Compared to DACs of the day, the Tri-Vista outpunched its rather modest price - you had to spend about $5k to get DACs that bettered its sonic quality. The DAC upsampled redbook to 192k, and it dramatically improved redbook sources. If used with a CD transport, it favored high quality transports. Like all DACs of that era, it had no DSD support, nor could it take a USB input.
 
I recently brought my sparingly used Tri-Vista out of storage to use with Tidal high res streaming - thinking I would use it for a short while as I shopped for a more "suitable modern" DAC. But research demonstrated that for Tidal, which is limited to redbook quality, the Tri-Vista was ideal, and none of the modern DACs could significantly improve on the sound quality.
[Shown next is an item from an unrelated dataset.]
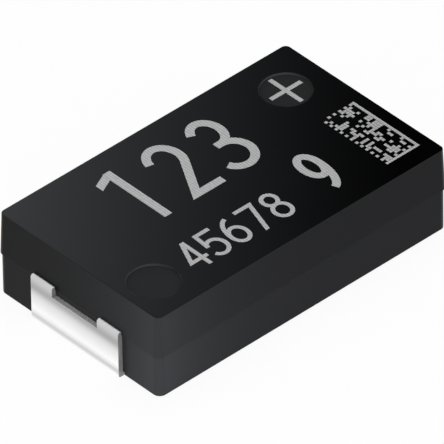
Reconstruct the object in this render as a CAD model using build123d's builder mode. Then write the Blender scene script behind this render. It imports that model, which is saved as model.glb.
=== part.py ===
from build123d import *
import os

# A conductive-polymer tantalum chip capacitor in a moulded 7.3 x 4.3 mm case
# The frame: millimetres, +Z up. The origin is the middle of the footprint on the circuit board. +X runs along
# the length towards the anode, the plus end, and +Y runs across the width.

# Outside of the finished capacitor
overall_length = 7.30
case_width = 4.30
case_height = 1.80
standoff = 0.05

# Moulded case
lower_half_height = 0.90
parting_ledge = 0.022
upper_draft = 2.4
corner_radius = 0.15
top_edge_radius = 0.015
pin_mark_diameter = 1.00
pin_mark_depth = 0.05
plus_mark_from_end = 0.95
plus_mark_from_side = 1.015
plain_mark_from_end = 0.72
plain_mark_from_side = 0.89

# Lead frame, one strip of sheet metal before it is folded
lead_thickness = 0.10
lead_width = 2.32
lead_over_parting = 0.03
outer_bend_radius = 0.05
inner_bend_radius = 0.04
foot_length = 1.30
window_width = 1.20
window_floor_drop = 0.20
window_inside_case = 0.30
step_from_end = 0.50
step_run = 0.20

# Pockets that the feet lie in
pocket_side_clearance = 0.05
pocket_tip_clearance = 0.10

# Capacitor element, set by the resin left round it
resin_under_paddle = 0.28
resin_over_element = 0.28
resin_beside_element = 0.50
pellet_back_from_end = 1.11
pellet_front_from_end = 1.99
pellet_edge_radius = 0.12
polymer_thickness = 0.03
carbon_thickness = 0.02
silver_thickness = 0.05
carbon_open_end = 0.16
silver_open_end = 0.36
adhesive_thickness = 0.04

# Anode wire, its washer and the tongue that it is welded to
wire_diameter = 0.30
wire_tip_from_back = 1.20
wire_end_to_step = 0.20
wire_weld_flat = 0.03
washer_diameter = 1.00
washer_thickness = 0.10
tongue_width = 1.00
tongue_to_washer = 0.21

# Cathode paddle under the element, measured back from the front of the pellet
paddle_short_of_front = 1.30

# Heights and places that follow from the sizes above
parting_z = standoff + lower_half_height
lead_z = parting_z + lead_over_parting
lead_top = lead_z + lead_thickness / 2
case_top = standoff + case_height
half_length = overall_length / 2
lower_half_length = overall_length - 2 * lead_thickness
lower_half_width = case_width - 2 * parting_ledge
upper_half_length = lower_half_length + 2 * parting_ledge
pocket_floor = lead_thickness
half_thickness = lead_thickness / 2
bend_radius = inner_bend_radius + half_thickness

coating_thickness = polymer_thickness + carbon_thickness + silver_thickness
paddle_z = standoff + resin_under_paddle
adhesive_z = paddle_z + lead_thickness
element_bottom = adhesive_z + adhesive_thickness
element_top = case_top - resin_over_element
pellet_height = element_top - element_bottom - 2 * coating_thickness
pellet_width = case_width - 2 * (resin_beside_element + coating_thickness)
pellet_z = (element_bottom + element_top) / 2
pellet_back = pellet_back_from_end - half_length
pellet_front = half_length - pellet_front_from_end

step_x = half_length - step_from_end
step_end_x = step_x - step_run
washer_x = pellet_front + polymer_thickness
tongue_tip = washer_x + washer_thickness + tongue_to_washer
tongue_top = pellet_z - wire_diameter / 2 + wire_weld_flat
wire_start = pellet_back + wire_tip_from_back
wire_end = step_end_x - wire_end_to_step
paddle_end = pellet_front - paddle_short_of_front


def folded_strip(end, inside_line):
    """A terminal before it is punched: end is 1 or -1 along X, and inside_line goes on from the entry."""
    plate_x = end * (half_length - half_thickness)
    entry_x = end * (half_length - lead_thickness)
    foot_x = end * (half_length - foot_length / 2)
    with BuildPart() as strip:
        with BuildSketch(Plane.XZ):
            with BuildLine():
                FilletPolyline((entry_x, lead_z), (end * step_x, lead_z), *inside_line, radius=bend_radius)
            trace(line_width=lead_thickness)
            with Locations((plate_x, lead_top / 2)):
                Rectangle(lead_thickness, lead_top)
            with Locations((foot_x, half_thickness)):
                Rectangle(foot_length, lead_thickness)
        extrude(amount=lead_width / 2, both=True)
        outer_bends = strip.edges().filter_by(Axis.Y).sort_by(lambda edge: end * edge.center().X)[-2:]
        fillet(outer_bends, radius=outer_bend_radius)
    return strip.part


def window_tool(end):
    """What the punch takes out of a terminal: a notch over its upper bend that leaves two tabs."""
    inner_x = half_length - lead_thickness - window_inside_case
    window_floor = lead_top - window_floor_drop
    with BuildPart() as punch:
        with BuildSketch(Plane.YZ.offset(end * inner_x)):
            with Locations((0, window_floor)):
                Rectangle(window_width, lower_half_height, align=(Align.CENTER, Align.MIN))
        extrude(amount=end * (half_length - inner_x + lead_thickness))
    return punch.part


def coated_block(growth, front_x, rounded_front):
    """The outer form of the element after a dip: the pellet grown on all sides, cut off flat at front_x."""
    back_x = pellet_back - growth
    with BuildPart() as block:
        with BuildSketch(Plane.YZ.offset(back_x)):
            with Locations((0, pellet_z)):
                Rectangle(pellet_width + 2 * growth, pellet_height + 2 * growth)
        extrude(amount=front_x - back_x)
        edges = block.edges()
        if not rounded_front:
            edges = edges - block.faces().sort_by(Axis.X)[-1].edges()
        fillet(edges, radius=pellet_edge_radius + growth)
    return block.part


# Anode wire: round, with its last stretch pressed flat underneath where it is welded to the tongue
with BuildPart() as anode_wire:
    with BuildSketch(Plane.YZ.offset(wire_start)):
        with Locations((0, pellet_z)):
            Circle(wire_diameter / 2)
    extrude(amount=wire_end - wire_start)
    with BuildSketch(Plane.YZ.offset(tongue_tip)):
        with Locations((0, tongue_top)):
            Rectangle(wire_diameter, wire_diameter, align=(Align.CENTER, Align.MAX))
    extrude(amount=wire_end - tongue_tip, mode=Mode.SUBTRACT)
anode_wire.part.label = "anode_wire"

# Anode pellet: the sintered block, moulded round the inner end of its wire
pellet_form = coated_block(0, pellet_front, rounded_front=True)
with BuildPart() as anode_pellet:
    add(pellet_form)
    add(anode_wire.part, mode=Mode.SUBTRACT)
anode_pellet.part.label = "anode_pellet"

# Polymer layer: covers the block on all six sides and lets only the wire through
polymer_form = coated_block(polymer_thickness, washer_x, rounded_front=True)
with BuildPart() as polymer_layer:
    add(polymer_form)
    add(pellet_form, mode=Mode.SUBTRACT)
    add(anode_wire.part, mode=Mode.SUBTRACT)
polymer_layer.part.label = "polymer_layer"

# Carbon layer: a cup over five sides that stops short of the wire end
carbon_growth = polymer_thickness + carbon_thickness
carbon_form = coated_block(carbon_growth, pellet_front - carbon_open_end, rounded_front=False)
with BuildPart() as carbon_layer:
    add(carbon_form)
    add(polymer_form, mode=Mode.SUBTRACT)
carbon_layer.part.label = "carbon_layer"

# Silver layer: a second cup that stops a little earlier
silver_form = coated_block(coating_thickness, pellet_front - silver_open_end, rounded_front=False)
with BuildPart() as silver_layer:
    add(silver_form)
    add(carbon_form, mode=Mode.SUBTRACT)
silver_layer.part.label = "silver_layer"

# Washer: slid along the wire until it meets the coated end of the block
with BuildPart() as wire_washer:
    with BuildSketch(Plane.YZ.offset(washer_x)):
        with Locations((0, pellet_z)):
            Circle(washer_diameter / 2)
            Circle(wire_diameter / 2, mode=Mode.SUBTRACT)
    extrude(amount=washer_thickness)
wire_washer.part.label = "wire_washer"

# Cathode terminal: foot, end plate, entry with its window, step down and the paddle under the element
paddle_mid_z = paddle_z + half_thickness
with BuildPart() as cathode_terminal:
    add(folded_strip(-1, [(-step_end_x, paddle_mid_z), (paddle_end, paddle_mid_z)]))
    add(window_tool(-1), mode=Mode.SUBTRACT)
cathode_terminal.part.label = "cathode_terminal"

# Silver adhesive: a flat bed between the paddle and the underside of the silver layer
adhesive_start = pellet_back + pellet_edge_radius
with BuildPart() as silver_adhesive:
    with BuildSketch(Plane.XY.offset(adhesive_z)):
        with Locations((adhesive_start, 0)):
            Rectangle(paddle_end - adhesive_start, lead_width, align=(Align.MIN, Align.CENTER))
    extrude(amount=adhesive_thickness)
silver_adhesive.part.label = "silver_adhesive"

# Anode terminal: the same outside, then a small step to a narrow tongue that carries the wire
tongue_mid_z = tongue_top - half_thickness
shoulder_width = (lead_width - tongue_width) / 2
with BuildPart() as anode_terminal:
    add(folded_strip(1, [(step_end_x, tongue_mid_z), (tongue_tip, tongue_mid_z)]))
    add(window_tool(1), mode=Mode.SUBTRACT)
    with BuildSketch(Plane.XY.offset(tongue_mid_z - lead_thickness)):
        with Locations((tongue_tip, lead_width / 2), (tongue_tip, -tongue_width / 2)):
            Rectangle(step_end_x - tongue_tip, shoulder_width, align=(Align.MIN, Align.MAX))
    extrude(amount=2 * lead_thickness, mode=Mode.SUBTRACT)
anode_terminal.part.label = "anode_terminal"

# Resin case: two mould halves, pockets for the feet, pin marks, and the hollow that the inside fills
with BuildPart() as resin_case:
    with BuildSketch(Plane.XY.offset(standoff)):
        RectangleRounded(lower_half_length, lower_half_width, corner_radius)
    extrude(amount=lower_half_height)
    with BuildSketch(Plane.XY.offset(parting_z)):
        RectangleRounded(upper_half_length, case_width, corner_radius)
    extrude(amount=case_height - lower_half_height, taper=upper_draft)
    fillet(resin_case.faces().sort_by(Axis.Z)[-1].edges(), radius=top_edge_radius)
    plus_mark = (upper_half_length / 2 - plus_mark_from_end, case_width / 2 - plus_mark_from_side)
    plain_mark = (plain_mark_from_end - upper_half_length / 2, plain_mark_from_side - case_width / 2)
    with BuildSketch(Plane.XY.offset(case_top)):
        with Locations(plus_mark, plain_mark):
            Circle(pin_mark_diameter / 2)
    extrude(amount=-pin_mark_depth, mode=Mode.SUBTRACT)
    pocket_length = foot_length + pocket_tip_clearance
    pocket_width = lead_width + 2 * pocket_side_clearance
    with BuildSketch(Plane.XY.offset(standoff)):
        with Locations((half_length - pocket_length / 2, 0), (pocket_length / 2 - half_length, 0)):
            Rectangle(pocket_length, pocket_width)
    extrude(amount=pocket_floor - standoff, mode=Mode.SUBTRACT)
    for inside in (cathode_terminal, anode_terminal, silver_adhesive, anode_wire, wire_washer):
        add(inside.part, mode=Mode.SUBTRACT)
    add(polymer_form, mode=Mode.SUBTRACT)
    add(carbon_form, mode=Mode.SUBTRACT)
    add(silver_form, mode=Mode.SUBTRACT)
resin_case.part.label = "resin_case"

# One file for each piece
pieces = [
    resin_case,
    cathode_terminal,
    anode_terminal,
    anode_pellet,
    anode_wire,
    wire_washer,
    polymer_layer,
    carbon_layer,
    silver_layer,
    silver_adhesive,
]
os.makedirs("parts", exist_ok=True)
for piece in pieces:
    export_step(piece.part, f"parts/{piece.part.label}.step")
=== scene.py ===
# %% [markdown]
# # Dressing a moulded chip capacitor
#
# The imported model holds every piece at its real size: a black resin case, a folded metal terminal at each
# end, and the tantalum element inside. This file adds what the model can't say: how resin, tin plate and
# laser marks look from a hand's width away. Every length is written in millimetres and turned into metres
# with MM.

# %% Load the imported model
import math
import random

import bmesh
import bpy
from mathutils import Matrix, Vector


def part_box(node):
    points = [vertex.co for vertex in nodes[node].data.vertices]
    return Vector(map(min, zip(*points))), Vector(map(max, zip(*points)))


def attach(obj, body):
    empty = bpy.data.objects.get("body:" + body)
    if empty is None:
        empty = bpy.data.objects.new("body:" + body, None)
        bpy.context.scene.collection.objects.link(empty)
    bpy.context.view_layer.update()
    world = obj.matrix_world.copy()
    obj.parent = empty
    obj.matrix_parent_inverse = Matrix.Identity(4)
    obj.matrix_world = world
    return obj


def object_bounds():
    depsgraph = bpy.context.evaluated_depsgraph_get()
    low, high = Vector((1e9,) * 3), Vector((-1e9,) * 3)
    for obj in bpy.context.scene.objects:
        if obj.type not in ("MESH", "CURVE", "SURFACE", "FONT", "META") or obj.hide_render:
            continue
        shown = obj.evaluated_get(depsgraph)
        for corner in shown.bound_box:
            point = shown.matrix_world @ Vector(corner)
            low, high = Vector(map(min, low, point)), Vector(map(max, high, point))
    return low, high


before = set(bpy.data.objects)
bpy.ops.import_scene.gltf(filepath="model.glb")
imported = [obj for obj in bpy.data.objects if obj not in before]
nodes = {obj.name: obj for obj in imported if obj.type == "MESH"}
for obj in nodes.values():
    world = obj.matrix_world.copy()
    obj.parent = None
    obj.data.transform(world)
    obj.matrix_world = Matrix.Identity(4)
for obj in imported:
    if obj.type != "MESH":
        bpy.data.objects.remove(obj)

MM = 0.001
cad_low, cad_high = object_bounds()
print("pieces in the model:", ", ".join(sorted(nodes)))

# %% [markdown]
# ## Places to build on
#
# New pieces have to sit on the real ones, and some tones belong to one place on the part. So the heights and
# places that they need are read from the model and not typed in. The top face is the highest plane of the
# case. The two round pin marks are found by their floors: well inside the outline, they are the only points
# of the case that lie just under that plane. The parting line is the lowest place of the wide upper half,
# and the window of a terminal lies between the inner edges of its two tabs.

# %% Measure the case
A_HAIR = 0.01 * MM
EDGE_STRIP = 0.2 * MM
DEEPEST_MARK = 0.1 * MM

case_low, case_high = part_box("resin_case")
terminal_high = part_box("cathode_terminal")[1]
case_top = case_high.z
case_points = [vertex.co for vertex in nodes["resin_case"].data.vertices]
inner_x, inner_y = case_high.x - EDGE_STRIP, case_high.y - EDGE_STRIP
well_inside = [p for p in case_points if abs(p.x) < inner_x and abs(p.y) < inner_y]
pin_floor_points = [p for p in well_inside if A_HAIR < case_top - p.z < DEEPEST_MARK]
pin_floor = min(p.z for p in pin_floor_points)
parting = min(p.z for p in case_points if p.x > case_high.x - A_HAIR)
folded_points = [vertex.co for vertex in nodes["cathode_terminal"].data.vertices if vertex.co.x < case_low.x]
window_half_width = min(abs(p.y) for p in folded_points if p.z > terminal_high.z - A_HAIR)
window_edge_points = [p for p in folded_points if abs(abs(p.y) - window_half_width) < A_HAIR]
window_floor_z = min(p.z for p in window_edge_points)


def middle_of(points):
    """The middle of the box round some points."""
    low = Vector(map(min, zip(*points)))
    high = Vector(map(max, zip(*points)))
    return (low + high) / 2


plus_points = [p for p in pin_floor_points if p.x > 0]
plain_points = [p for p in pin_floor_points if p.x < 0]
plus_place, plain_place = middle_of(plus_points), middle_of(plain_points)
pin_radius = max((p - plus_place).xy.length for p in plus_points)
print(f"top face at {case_top / MM:.3f} mm, pin floors {(case_top - pin_floor) / MM:.3f} mm below it")
print(f"pin marks {2 * pin_radius / MM:.3f} mm across")
print(f"parting line at {parting / MM:.3f} mm, window floor at {window_floor_z / MM:.3f} mm")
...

I was bowled over by how much the Tri-Vista sounded on Redbook compared to contemporary DACs, so much so that I rethought my strategy of upgrading the DAC.
 
I'd still like a one-box solution which could handle multiple modern digital inputs, tidal and music streaming/network support. But those are either crazy priced ($5k and higher) or require multiple units specialized for either DAC and streaming.
 
The Tri-Vista therefore chugs along quite well. It easily surpasses my A&K 120 DAC for redbook, and it performs as well as (and sometimes better than) my Sony HAPZ1ES on redbook sources.
 
So it will stick around for a while, until I can find something that is sonically superior and more full-featured. If you can locate a clean used one (I see them for around $800-1k), don't think twice - it's alright.